- **Source material**:

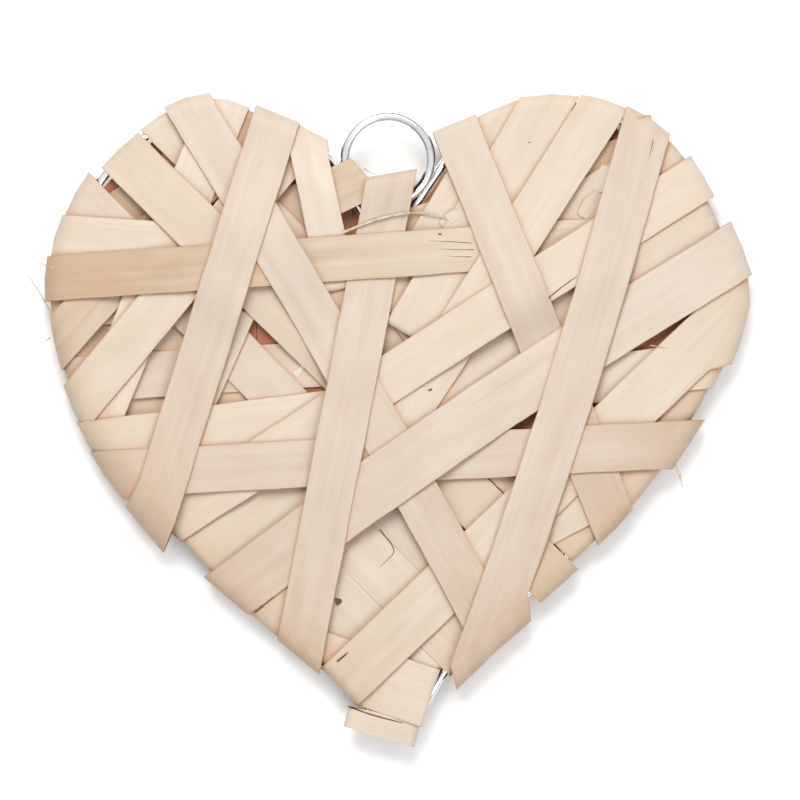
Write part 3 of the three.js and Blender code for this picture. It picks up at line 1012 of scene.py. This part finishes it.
@dataclass(frozen=True)
class InnerWinding:
    """The first turns of wood inside the winding, side by side across the wire, seen in the gaps.

    Their plain side looks to the back, and their side to the front carries painted shade, as the inside of
    the winding.
    """

    rim: Rim
    shift: np.ndarray
    span: tuple[float, float] = (-64.5, 66.5)
    width: float = 9.9
    pitch: float = 10.0
    clear: float = 2.3
    thickness: float = 0.3
    steps: int = 40
    wave: float = 0.05
    wave_size: float = 9.0
    grain_spread: float = 3.0

    def _ends(self, across: float) -> tuple[float, float]:
        """Finds where a turn's column starts and ends.

        Args:
            across: the column's place across the heart.

        Returns:
            The places of the lower and the upper end.
        """
        origin, way = np.array([across, 0.0]), np.array([0.0, 1.0])
        low, high = (self.rim.meet(origin, way, wanted)[0] for wanted in (-BEYOND, BEYOND))
        return low + self.clear, high - self.clear

    def build(self, others: BVHTree, finish: bpy.types.Material, slot: Tone) -> list[bpy.types.Object]:
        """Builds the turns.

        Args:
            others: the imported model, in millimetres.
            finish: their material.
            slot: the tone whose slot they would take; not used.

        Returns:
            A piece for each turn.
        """
        pieces = []
        for centre in np.arange(self.span[0], self.span[1], self.pitch):
            columns = centre + EDGE_SHARES * self.width / 2
            ends = np.array([self._ends(column) for column in columns])
            rows = np.linspace(ends[:, 0], ends[:, 1], self.steps)
            outer = np.zeros((self.steps, len(columns), 3))
            outer[:, :, 0], outer[:, :, 1] = columns, rows
            outer[:, :, 2] = -self.thickness / 2 + self.wave * np.sin(rows / self.wave_size + centre)
            outer += self.shift
            inner = outer + np.array([0.0, 0.0, self.thickness])
            band = Band(outer, inner, np.zeros(self.steps), np.full(self.steps, MIDDLE_TONE))
            name = f"inner_turn_{len(pieces) + 1:02d}"
            mesh = band.mesh(name, False)
            start = np.array([centre * self.grain_spread, centre])
            band.lay_maps(mesh, self.width, self.thickness, start)
            band.lay_crevice_shade(mesh, others, self.shift[2])
            mesh.materials.append(finish)
            piece = placed(name, mesh)
            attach(piece, BODY)
            pieces.append(piece)
        return pieces


def signed_volume(points: np.ndarray, faces: list[tuple[int, ...]]) -> float:
    """Works out the volume that faces enclose.

    Args:
        points: the corners.
        faces: the corners' indices for each face.

    Returns:
        The volume, below zero where the faces look inwards.
    """
    volume = 0.0
    for face in faces:
        a = points[face[0]]
        for i in range(1, len(face) - 1):
            volume += float(np.dot(a, np.cross(points[face[i]], points[face[i + 1]])))
    return volume / 6


# Wires and fibres, swept by geometry nodes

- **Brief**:
Give again only the lines starting at the one that contains "attach(piece, BODY)" and running to the end of the data.

- **The reply**:
            attach(piece, BODY)
            pieces.append(piece)
        return pieces


def signed_volume(points: np.ndarray, faces: list[tuple[int, ...]]) -> float:
    """Works out the volume that faces enclose.

    Args:
        points: the corners.
        faces: the corners' indices for each face.

    Returns:
        The volume, below zero where the faces look inwards.
    """
    volume = 0.0
    for face in faces:
        a = points[face[0]]
        for i in range(1, len(face) - 1):
            volume += float(np.dot(a, np.cross(points[face[i]], points[face[i + 1]])))
    return volume / 6


# Wires and fibres, swept by geometry nodes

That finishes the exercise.